Anisotropic mesoscale turbulence and pattern formation in microswimmer suspensions induced by orienting external fields

• Published in: New journal of physics Vol. 21; no. 1; pp. 13037 - 13057
• Main Authors: Reinken, Henning, Heidenreich, Sebastian, Bär, Markus, Klapp, Sabine H L
• Format: Journal Article
• Language: English
• Published: Bristol IOP Publishing 31.01.2019
• Subjects: active matter; Computational fluid dynamics; mesoscale turbulence; microswimmers; Nonlinear analysis; Order parameters; Parameter modification; pattern formation; Physics; Stability analysis; Turbulence; Velocity distribution; weakly nonlinear analysis
• ISSN: 1367-2630; 1367-2630
• DOI: 10.1088/1367-2630/aaff09

This paper studies the influence of orienting external fields on pattern formation, particularly mesoscale turbulence, in microswimmer suspensions. To this end, we apply a hydrodynamic theory that can be derived from a microscopic microswimmer model (Reinken et al 2018 Phys. Rev. E 97, 022613). The theory combines a dynamic equation for the polar order parameter with a modified Stokes equation for the solvent flow. Here, we extend the model by including an external field that exerts an aligning torque on the swimmers (mimicking the situation in chemo-, photo-, magneto- or gravitaxis).

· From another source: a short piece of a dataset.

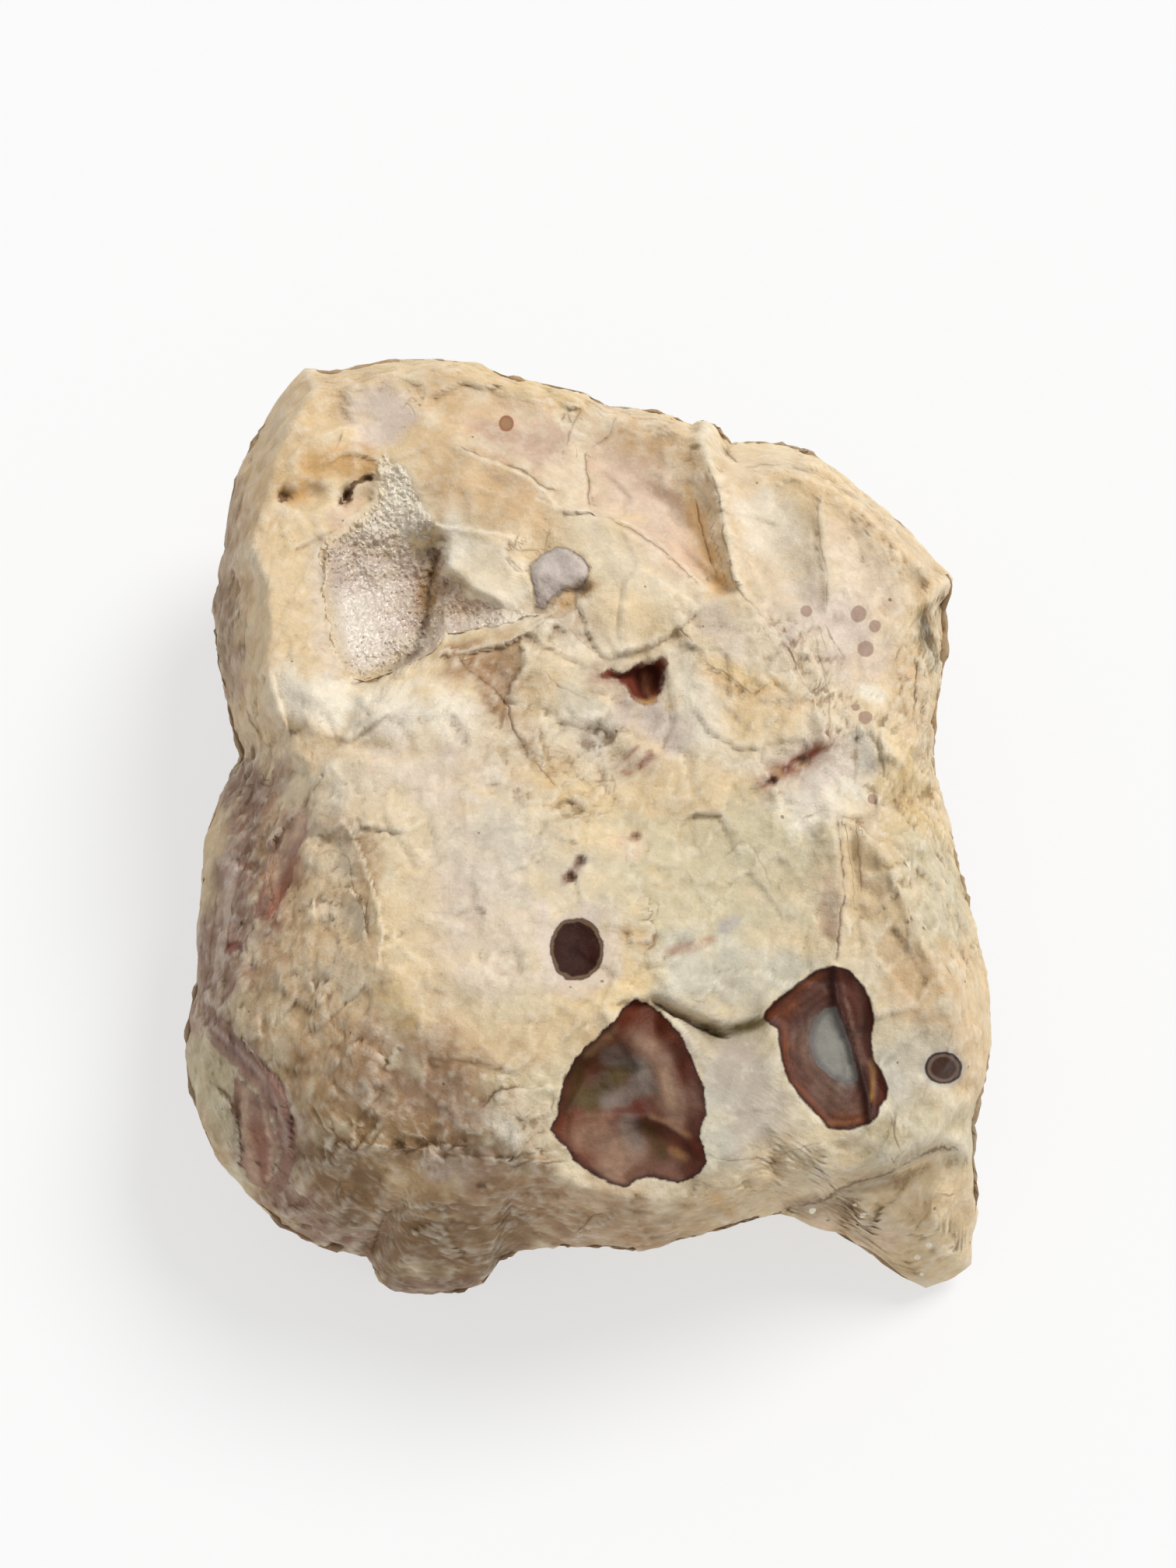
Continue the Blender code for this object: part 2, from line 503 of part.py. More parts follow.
def crystal_places():
    """Uneven places for the crystals, at least half a step inside the druse's edge."""
    columns = np.array([c for c, _ in DRUSE_EDGE])
    rows = np.array([r for _, r in DRUSE_EDGE])
    lift = CRYSTAL_STEP * math.sqrt(3) / 2
    found = []
    for i, row in enumerate(np.arange(rows.min(), rows.max(), lift)):
        for column in np.arange(columns.min() + (i % 2) * CRYSTAL_STEP / 2, columns.max(), CRYSTAL_STEP):
            shake = noise.noise_vector(Vector((column * 0.37, row * 0.37, 2.0))) * CRYSTAL_STEP * 0.8
            found.append((column + shake.x, row + shake.y))
    column, row = np.array(found).T
    inside = depth_inside(DRUSE_EDGE, column, row) > CRYSTAL_STEP
    return [(c, r) for c, r, keep in zip(column, row, inside) if keep]


def inset_edge(steps=2):
    """The druse's edge drawn a little smaller, with points between its corners."""
    middle_column = sum(c for c, _ in DRUSE_EDGE) / len(DRUSE_EDGE)
    middle_row = sum(r for _, r in DRUSE_EDGE) / len(DRUSE_EDGE)
    edge = []
    for (ax, ay), (bx, by) in zip(DRUSE_EDGE, DRUSE_EDGE[1:] + DRUSE_EDGE[:1]):
        for k in range(steps):
            column, row = ax + (bx - ax) * k / steps, ay + (by - ay) * k / steps
            away = math.hypot(column - middle_column, row - middle_row)
            pull = 1 - 5 / away
            edge.append(
                (middle_column + (column - middle_column) * pull, middle_row + (row - middle_row) * pull)
            )
    return edge


def build_druse(collection, face, bed):
    """A crust that fills the bed: its underside follows the stone, and its top is crystal points."""
    edge = inset_edge()
    loop = [(i, (i + 1) % len(edge)) for i in range(len(edge))]
    places = [Vector(place) for place in edge + crystal_places()]
    corners, _, faces, _, _, _ = delaunay_2d_cdt(places, loop, [], 0, 1e-6, True)
    column, row = np.array([p[:] for p in corners]).T
    middles = np.array(faces)
    inside = depth_inside(edge, column[middles].mean(axis=1), row[middles].mean(axis=1)) > 0
    faces = [face_corners for face_corners, keep in zip(faces, inside) if keep]
    crust = bmesh.new()
    place = crust.verts.layers.int.new("place")
    floor = on_sight_line(column, row, read_grid(bed, column, row) + CRUST_GAP)
    low = [crust.verts.new(p) for p in floor]
    for index, vertex in enumerate(low):
        vertex[place] = index
    for face_corners in faces:
        crust.faces.new([low[i] for i in face_corners])
    raised = bmesh.ops.extrude_face_region(crust, geom=crust.faces[:], use_keep_orig=True)["geom"]
    top_verts = [g for g in raised if isinstance(g, bmesh.types.BMVert)]
    top_faces = [g for g in raised if isinstance(g, bmesh.types.BMFace)]
    for vertex in top_verts:
        c, r = column[vertex[place]], row[vertex[place]]
        height = float(read_grid(face, c, r)) + CRUST_RISE
        height += CRYSTAL_RISE * 0.5 * noise.noise(Vector((c * 0.21, r * 0.21, 5.0)))
        vertex.co = on_sight_line(c, r, height)
    for spike in bmesh.ops.poke(crust, faces=top_faces)["verts"]:
        sharpness = 0.6 + 1.2 * noise.noise(spike.co * 900)
        spike.co.z += CRYSTAL_RISE * sharpness
    bmesh.ops.recalc_face_normals(crust, faces=crust.faces[:])
    if crust.calc_volume(signed=True) < 0:
        bmesh.ops.reverse_faces(crust, faces=crust.faces[:])
    quartz = material("druzy_quartz", (0.62, 0.54, 0.46), 0.3)
    return new_object("druse_crust", crust, collection, quartz)


def main():
    for old in list(bpy.data.objects):
        bpy.data.objects.remove(old)
    collection = bpy.data.collections.new("ocean_jasper")
    bpy.context.scene.collection.children.link(collection)
    face, bed = face_heights()
    build_stone(collection, bed)
    build_druse(collection, face, bed)


main()
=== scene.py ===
# %% [markdown]
# # A rough piece of ocean jasper
#
# Ocean jasper is a chalcedony that grew in cavities of old lava. This piece is cream, ochre and
# milky, about 104 mm across, and broken all round. Its face has scallop-shaped breaks, two dark
# banded nodules, a few round orbs and a hollow lined with sugary quartz.
#
# The lesson rebuilds it from named lines and places instead of sculpting it by hand. A stone has no
# plan to follow, so its form is written down as it looks from one standpoint: this crest runs from
# here to there, and stands so high above the table.

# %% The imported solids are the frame
import math

import bmesh
import bpy
import numpy as np
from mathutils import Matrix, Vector
from mathutils.geometry import delaunay_2d_cdt


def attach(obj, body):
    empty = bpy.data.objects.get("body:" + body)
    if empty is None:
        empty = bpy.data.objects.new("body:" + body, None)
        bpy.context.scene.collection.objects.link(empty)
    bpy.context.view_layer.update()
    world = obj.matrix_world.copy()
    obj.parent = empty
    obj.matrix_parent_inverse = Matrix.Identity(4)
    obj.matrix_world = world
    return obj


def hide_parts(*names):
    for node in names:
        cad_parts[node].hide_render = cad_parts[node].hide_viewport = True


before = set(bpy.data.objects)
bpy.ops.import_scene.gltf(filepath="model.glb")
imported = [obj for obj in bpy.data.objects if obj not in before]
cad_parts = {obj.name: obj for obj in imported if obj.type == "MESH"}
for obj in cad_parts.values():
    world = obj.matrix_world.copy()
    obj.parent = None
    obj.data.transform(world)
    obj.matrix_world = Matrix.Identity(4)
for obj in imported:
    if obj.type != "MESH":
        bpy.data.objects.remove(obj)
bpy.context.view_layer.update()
print("solids:", sorted(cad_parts))

# %% [markdown]
# ## The standpoint
#
# The stone lies on a table and is seen from 62 degrees above it, over its front edge. Every place
# on the face is a column and a row of that view and a height above the table. The camera stands at
# the same point, so what is placed by its look in the view lands where it belongs on the stone.

# %% The camera and the way from the view to the stone
STONE_WIDTH = 0.108
EYE_ANGLE = math.radians(62)
EYE_DISTANCE = 0.42
AIM_HEIGHT = 0.025
BOX_CENTRE = (-0.0002, 0.0006)
FRAME_COLUMNS, FRAME_ROWS = 1512, 2016
LEFT_COLUMN, RIGHT_COLUMN = 237, 1275
AIM_COLUMN, AIM_ROW = FRAME_COLUMNS / 2, FRAME_ROWS / 2
HUB_COLUMN, HUB_ROW = 756, 1080
SCALE = STONE_WIDTH / (RIGHT_COLUMN - LEFT_COLUMN)
MM = 0.001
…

Compared to the field-free case, the external field breaks the rotational symmetry of the vortex dynamics and leads instead to strongly asymmetric, traveling stripe patterns, as demonstrated by numerical solution and linear stability analysis. We further analyze the emerging structures using a reduced model which involves only an (effective) microswimmer velocity field. This model is significantly easier to handle analytically, but still preserves the main features of the anisotropic pattern formation. We observe an underlying transition between a square vortex lattice and a traveling stripe pattern. These structures can be well described in the framework of weakly nonlinear analysis, provided the strength of nonlinear advection is sufficiently weak.